▼▼▼

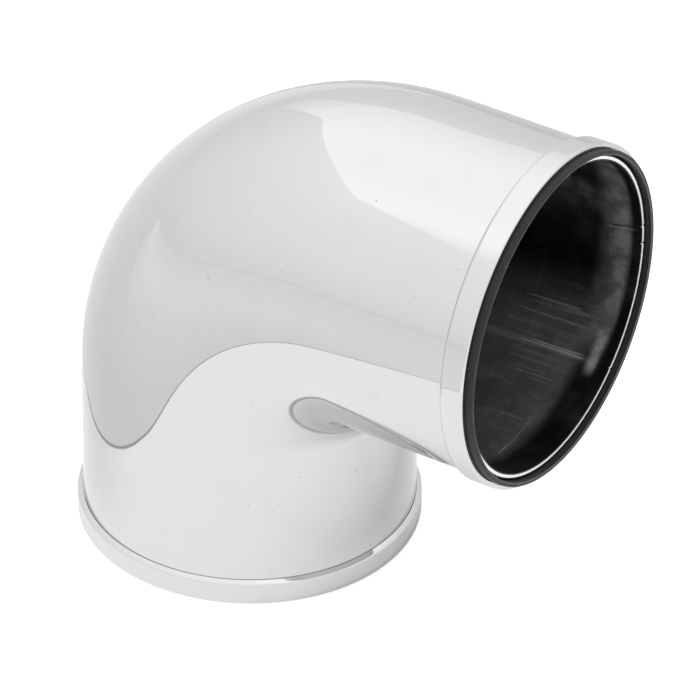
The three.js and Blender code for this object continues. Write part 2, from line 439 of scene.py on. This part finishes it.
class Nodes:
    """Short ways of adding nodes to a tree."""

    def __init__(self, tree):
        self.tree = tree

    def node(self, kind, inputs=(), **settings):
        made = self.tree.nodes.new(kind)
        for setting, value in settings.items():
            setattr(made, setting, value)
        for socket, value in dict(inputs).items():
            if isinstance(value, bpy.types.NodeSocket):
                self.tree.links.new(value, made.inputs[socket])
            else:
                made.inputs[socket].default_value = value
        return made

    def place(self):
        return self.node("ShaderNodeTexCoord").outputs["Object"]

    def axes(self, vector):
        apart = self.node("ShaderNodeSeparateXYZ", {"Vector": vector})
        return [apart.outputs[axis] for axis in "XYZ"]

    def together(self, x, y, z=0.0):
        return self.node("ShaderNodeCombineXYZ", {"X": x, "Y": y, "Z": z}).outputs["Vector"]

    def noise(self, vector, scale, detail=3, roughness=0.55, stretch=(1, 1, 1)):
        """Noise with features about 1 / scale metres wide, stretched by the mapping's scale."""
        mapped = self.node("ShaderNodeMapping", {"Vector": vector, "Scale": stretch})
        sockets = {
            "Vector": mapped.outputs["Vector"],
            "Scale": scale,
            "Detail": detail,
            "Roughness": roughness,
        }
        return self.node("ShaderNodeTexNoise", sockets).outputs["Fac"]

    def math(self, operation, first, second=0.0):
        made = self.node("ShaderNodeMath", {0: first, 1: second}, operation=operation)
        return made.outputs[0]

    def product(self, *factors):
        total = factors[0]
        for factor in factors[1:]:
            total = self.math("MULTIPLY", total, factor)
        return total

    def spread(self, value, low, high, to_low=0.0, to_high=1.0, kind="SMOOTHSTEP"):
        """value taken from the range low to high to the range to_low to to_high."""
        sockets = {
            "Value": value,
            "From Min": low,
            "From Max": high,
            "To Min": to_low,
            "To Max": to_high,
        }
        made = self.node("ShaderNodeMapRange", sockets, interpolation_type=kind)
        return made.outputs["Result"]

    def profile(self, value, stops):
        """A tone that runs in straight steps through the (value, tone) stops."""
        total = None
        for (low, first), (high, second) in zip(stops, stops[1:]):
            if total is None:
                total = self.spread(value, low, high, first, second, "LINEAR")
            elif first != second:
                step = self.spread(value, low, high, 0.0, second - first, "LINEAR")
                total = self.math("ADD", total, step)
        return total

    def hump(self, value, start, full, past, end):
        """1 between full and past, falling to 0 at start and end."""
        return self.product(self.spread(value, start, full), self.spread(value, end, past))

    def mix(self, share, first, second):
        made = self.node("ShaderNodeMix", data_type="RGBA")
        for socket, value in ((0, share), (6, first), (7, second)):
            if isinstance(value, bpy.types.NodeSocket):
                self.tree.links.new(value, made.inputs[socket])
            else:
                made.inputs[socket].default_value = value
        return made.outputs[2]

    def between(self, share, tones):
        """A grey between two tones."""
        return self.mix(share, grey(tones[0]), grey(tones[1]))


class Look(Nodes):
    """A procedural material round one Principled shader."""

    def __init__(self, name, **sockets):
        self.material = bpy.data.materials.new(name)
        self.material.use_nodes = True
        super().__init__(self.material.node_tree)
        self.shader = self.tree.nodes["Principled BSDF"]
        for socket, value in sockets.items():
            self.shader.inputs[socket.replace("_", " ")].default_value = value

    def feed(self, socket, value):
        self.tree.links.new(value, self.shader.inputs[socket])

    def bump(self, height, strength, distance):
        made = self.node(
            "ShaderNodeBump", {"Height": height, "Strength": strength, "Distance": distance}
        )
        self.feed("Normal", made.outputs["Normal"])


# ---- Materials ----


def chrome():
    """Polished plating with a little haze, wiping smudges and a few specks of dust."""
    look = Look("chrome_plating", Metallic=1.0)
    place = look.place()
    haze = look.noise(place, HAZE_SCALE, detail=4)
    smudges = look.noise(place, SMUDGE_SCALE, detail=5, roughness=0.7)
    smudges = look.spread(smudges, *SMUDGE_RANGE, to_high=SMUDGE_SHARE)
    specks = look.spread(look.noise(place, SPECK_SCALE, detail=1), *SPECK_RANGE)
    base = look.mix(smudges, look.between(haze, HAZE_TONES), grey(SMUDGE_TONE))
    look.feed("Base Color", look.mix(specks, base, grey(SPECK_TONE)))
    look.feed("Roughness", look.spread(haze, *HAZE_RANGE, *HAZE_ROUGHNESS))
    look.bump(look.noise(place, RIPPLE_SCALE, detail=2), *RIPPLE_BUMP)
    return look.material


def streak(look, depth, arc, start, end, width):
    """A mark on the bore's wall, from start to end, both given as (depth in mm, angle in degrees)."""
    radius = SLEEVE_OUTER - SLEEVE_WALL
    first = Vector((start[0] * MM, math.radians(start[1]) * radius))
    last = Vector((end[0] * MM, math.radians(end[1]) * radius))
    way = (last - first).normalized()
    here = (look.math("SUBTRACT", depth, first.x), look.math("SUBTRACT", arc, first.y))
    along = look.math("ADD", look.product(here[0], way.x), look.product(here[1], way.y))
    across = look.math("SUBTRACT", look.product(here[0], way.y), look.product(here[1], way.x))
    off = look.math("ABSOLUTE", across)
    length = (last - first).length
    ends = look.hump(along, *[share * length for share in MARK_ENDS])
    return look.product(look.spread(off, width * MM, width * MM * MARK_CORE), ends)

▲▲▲

* What is needed:
Quote the entire listing above exactly.

* Solution to the exercise:
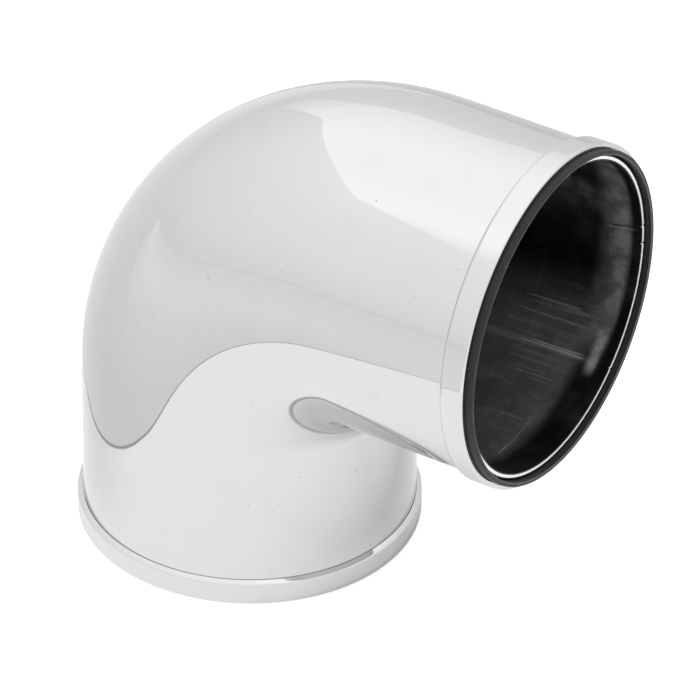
The three.js and Blender code for this object continues. Write part 2, from line 439 of scene.py on. This part finishes it.
class Nodes:
    """Short ways of adding nodes to a tree."""

    def __init__(self, tree):
        self.tree = tree

    def node(self, kind, inputs=(), **settings):
        made = self.tree.nodes.new(kind)
        for setting, value in settings.items():
            setattr(made, setting, value)
        for socket, value in dict(inputs).items():
            if isinstance(value, bpy.types.NodeSocket):
                self.tree.links.new(value, made.inputs[socket])
            else:
                made.inputs[socket].default_value = value
        return made

    def place(self):
        return self.node("ShaderNodeTexCoord").outputs["Object"]

    def axes(self, vector):
        apart = self.node("ShaderNodeSeparateXYZ", {"Vector": vector})
        return [apart.outputs[axis] for axis in "XYZ"]

    def together(self, x, y, z=0.0):
        return self.node("ShaderNodeCombineXYZ", {"X": x, "Y": y, "Z": z}).outputs["Vector"]

    def noise(self, vector, scale, detail=3, roughness=0.55, stretch=(1, 1, 1)):
        """Noise with features about 1 / scale metres wide, stretched by the mapping's scale."""
        mapped = self.node("ShaderNodeMapping", {"Vector": vector, "Scale": stretch})
        sockets = {
            "Vector": mapped.outputs["Vector"],
            "Scale": scale,
            "Detail": detail,
            "Roughness": roughness,
        }
        return self.node("ShaderNodeTexNoise", sockets).outputs["Fac"]

    def math(self, operation, first, second=0.0):
        made = self.node("ShaderNodeMath", {0: first, 1: second}, operation=operation)
        return made.outputs[0]

    def product(self, *factors):
        total = factors[0]
        for factor in factors[1:]:
            total = self.math("MULTIPLY", total, factor)
        return total

    def spread(self, value, low, high, to_low=0.0, to_high=1.0, kind="SMOOTHSTEP"):
        """value taken from the range low to high to the range to_low to to_high."""
        sockets = {
            "Value": value,
            "From Min": low,
            "From Max": high,
            "To Min": to_low,
            "To Max": to_high,
        }
        made = self.node("ShaderNodeMapRange", sockets, interpolation_type=kind)
        return made.outputs["Result"]

    def profile(self, value, stops):
        """A tone that runs in straight steps through the (value, tone) stops."""
        total = None
        for (low, first), (high, second) in zip(stops, stops[1:]):
            if total is None:
                total = self.spread(value, low, high, first, second, "LINEAR")
            elif first != second:
                step = self.spread(value, low, high, 0.0, second - first, "LINEAR")
                total = self.math("ADD", total, step)
        return total

    def hump(self, value, start, full, past, end):
        """1 between full and past, falling to 0 at start and end."""
        return self.product(self.spread(value, start, full), self.spread(value, end, past))

    def mix(self, share, first, second):
        made = self.node("ShaderNodeMix", data_type="RGBA")
        for socket, value in ((0, share), (6, first), (7, second)):
            if isinstance(value, bpy.types.NodeSocket):
                self.tree.links.new(value, made.inputs[socket])
            else:
                made.inputs[socket].default_value = value
        return made.outputs[2]

    def between(self, share, tones):
        """A grey between two tones."""
        return self.mix(share, grey(tones[0]), grey(tones[1]))


class Look(Nodes):
    """A procedural material round one Principled shader."""

    def __init__(self, name, **sockets):
        self.material = bpy.data.materials.new(name)
        self.material.use_nodes = True
        super().__init__(self.material.node_tree)
        self.shader = self.tree.nodes["Principled BSDF"]
        for socket, value in sockets.items():
            self.shader.inputs[socket.replace("_", " ")].default_value = value

    def feed(self, socket, value):
        self.tree.links.new(value, self.shader.inputs[socket])

    def bump(self, height, strength, distance):
        made = self.node(
            "ShaderNodeBump", {"Height": height, "Strength": strength, "Distance": distance}
        )
        self.feed("Normal", made.outputs["Normal"])


# ---- Materials ----


def chrome():
    """Polished plating with a little haze, wiping smudges and a few specks of dust."""
    look = Look("chrome_plating", Metallic=1.0)
    place = look.place()
    haze = look.noise(place, HAZE_SCALE, detail=4)
    smudges = look.noise(place, SMUDGE_SCALE, detail=5, roughness=0.7)
    smudges = look.spread(smudges, *SMUDGE_RANGE, to_high=SMUDGE_SHARE)
    specks = look.spread(look.noise(place, SPECK_SCALE, detail=1), *SPECK_RANGE)
    base = look.mix(smudges, look.between(haze, HAZE_TONES), grey(SMUDGE_TONE))
    look.feed("Base Color", look.mix(specks, base, grey(SPECK_TONE)))
    look.feed("Roughness", look.spread(haze, *HAZE_RANGE, *HAZE_ROUGHNESS))
    look.bump(look.noise(place, RIPPLE_SCALE, detail=2), *RIPPLE_BUMP)
    return look.material


def streak(look, depth, arc, start, end, width):
    """A mark on the bore's wall, from start to end, both given as (depth in mm, angle in degrees)."""
    radius = SLEEVE_OUTER - SLEEVE_WALL
    first = Vector((start[0] * MM, math.radians(start[1]) * radius))
    last = Vector((end[0] * MM, math.radians(end[1]) * radius))
    way = (last - first).normalized()
    here = (look.math("SUBTRACT", depth, first.x), look.math("SUBTRACT", arc, first.y))
    along = look.math("ADD", look.product(here[0], way.x), look.product(here[1], way.y))
    across = look.math("SUBTRACT", look.product(here[0], way.y), look.product(here[1], way.x))
    off = look.math("ABSOLUTE", across)
    length = (last - first).length
    ends = look.hump(along, *[share * length for share in MARK_ENDS])
    return look.product(look.spread(off, width * MM, width * MM * MARK_CORE), ends)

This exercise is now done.